There are two additional gotchas for both practices.

Firstly, not all currencies need two decimals. Many need three. Many more need zero. And some field-specific apps, e.g. finance and forex, need 5 or 6.

Secondly, some currencies have colorful conversion rates for subdenominations. Old-school rupees, for instance, converted to 16 annas, 64 paise or 192 pies. Luckily, only two countries retain this kind of crazy conversions rates if wikipedia is anything to go by -- Mauritania where 1 ouguiya = 5 khoums, and Madagascar where 1 ariary = 5 iraimbilanja.
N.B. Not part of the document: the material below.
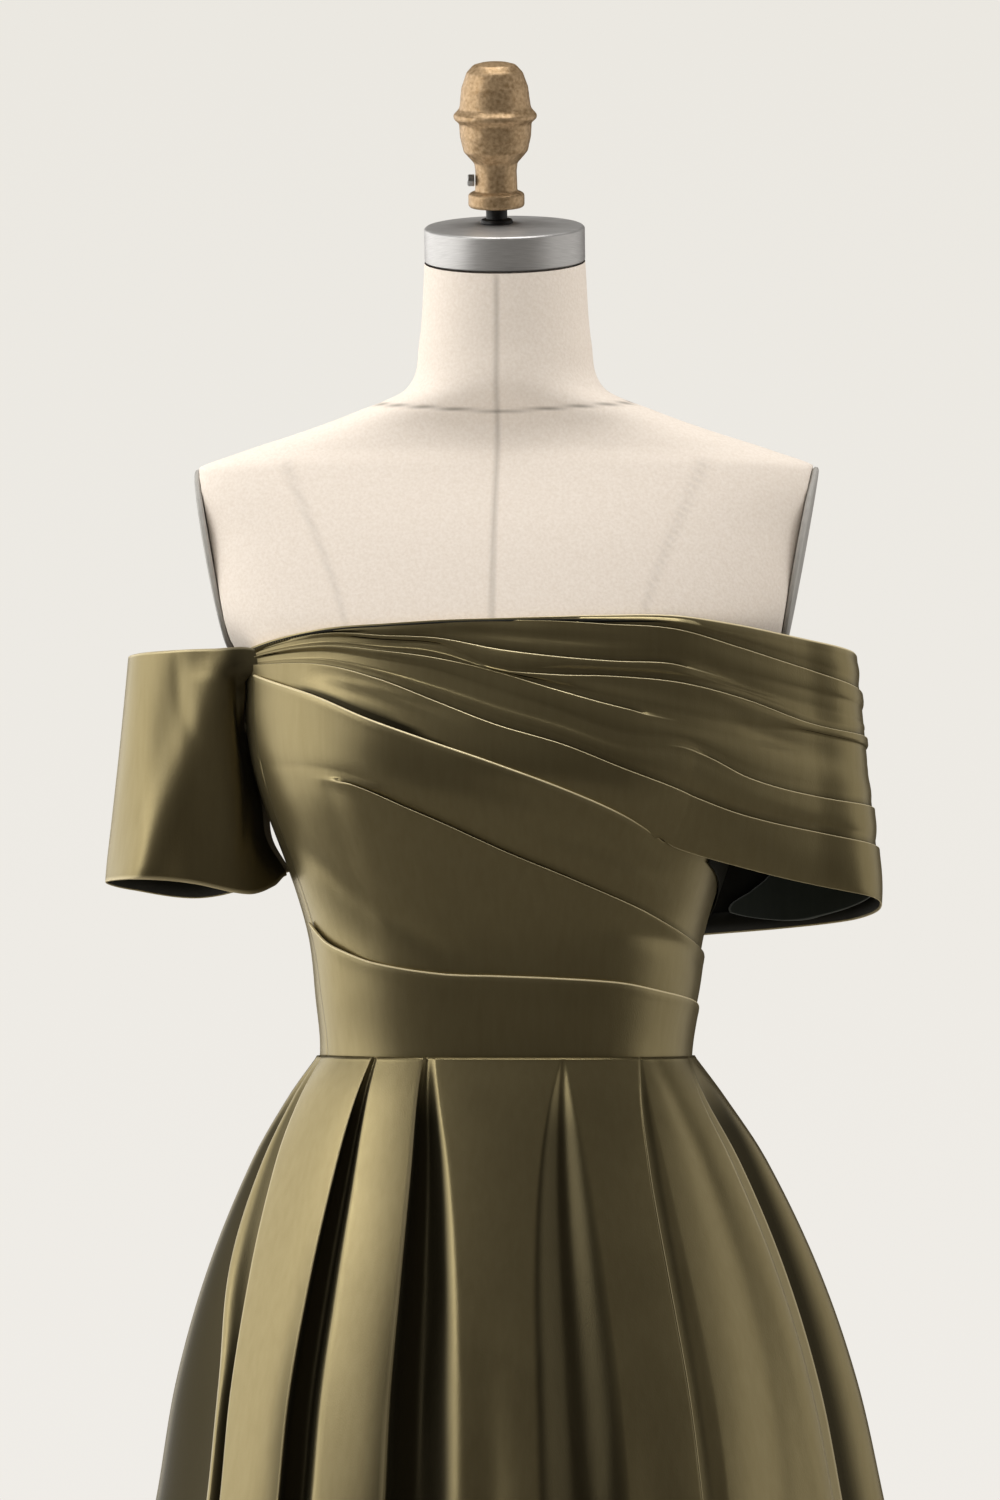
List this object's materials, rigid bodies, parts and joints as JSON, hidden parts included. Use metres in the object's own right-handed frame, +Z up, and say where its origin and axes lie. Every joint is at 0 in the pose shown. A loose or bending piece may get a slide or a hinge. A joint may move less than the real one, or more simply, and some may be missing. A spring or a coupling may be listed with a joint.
{
  "type": "off-shoulder dress on a dress form with stand",
  "caption": "Long off-shoulder satin dress with a diagonal folded drape, plain elbow sleeves and a pleated skirt, worn by a limbless dress form on a stand.",
  "frame": {"origin": "centre of the stand's foot, on the floor", "axes": "+Z up, -Y the dress's front, +X the wearer's left, which is on the right of the picture"},
  "size_m": [0.77, 0.6769, 1.7038],
  "materials": {
    "satin": "heavy olive-gold satin with a soft lustre",
    "lining": "dark grey-green lining",
    "linen": "cream linen form cover, matt",
    "grey_plate": "matt warm grey paint",
    "brushed_cap": "brushed",
    "black_steel": "blackened",
    "hammered_brass": "hammered and aged",
    "zinc": "zinc plated",
    "stand_iron": "satin black",
    "zip_metal": "lacquered to match the satin"
  },
  "bodies": {
    "dress": {"form_torso": "linen", "form_plate_left": "grey_plate", "form_plate_right": "grey_plate", "neck_cap": "brushed_cap", "cap_stub": "black_steel", "finial": "hammered_brass", "finial_bolt": "zinc", "stand_foot": "stand_iron", "stand_pole": "stand_iron", "drape_front": "satin", "bodice_front": "satin", "waist_band": "satin", "side_panel_right": "satin", "bodice_back_left": "satin", "bodice_back_right": "satin", "sleeve_right": "satin", "sleeve_left_under": "satin", "sleeve_left_lining": "lining", "skirt_front": "satin", "skirt_back_left": "satin", "skirt_back_right": "satin", "zip_tape_bodice": "satin", "zip_tape_skirt": "satin", "zip_slider": "zip_metal"},
    "zip_pull": {"zip_pull": "zip_metal"}
  },
  "joints": [
    {"name": "zip_pull", "type": "hinge", "parent": "dress", "child": "zip_pull", "pos_m": [0, 0.1091, 1.281], "axis": [1, 0, 0], "range_deg": [0, 150]}
  ]
}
The point, though, is that you shouldn't be too US-centric in your assumptions if you plan to ever localize your app. At the very least, consider the use-cases where you've 0, 2 and 3 decimals, and chew a bit on what path you'd want to take if you ever went international. Just in case.

As an aside, also note that the numeric type in Postgres can be stored without specifying a precision. It takes no more room to do so, since it'll reside in the extended storage when too large just the same. And, much like varchar is better than varchar(n), it'll be faster because you'll skip the built-in precision check when storing your numbers (which, in this case, needs to be sane indeed).

As for which of the two approaches that you describe is best, I've seen more of the second -- in a simplified form.

I'd stress three points:

  1. Storing currency as numeric, with or without a precision, makes sense in the DB, for the sake of not introducing rounding errors when generating accounts and reports. (There is a built-in money type, too, but I've never it seen used in practice for all sorts of very valid reasons.)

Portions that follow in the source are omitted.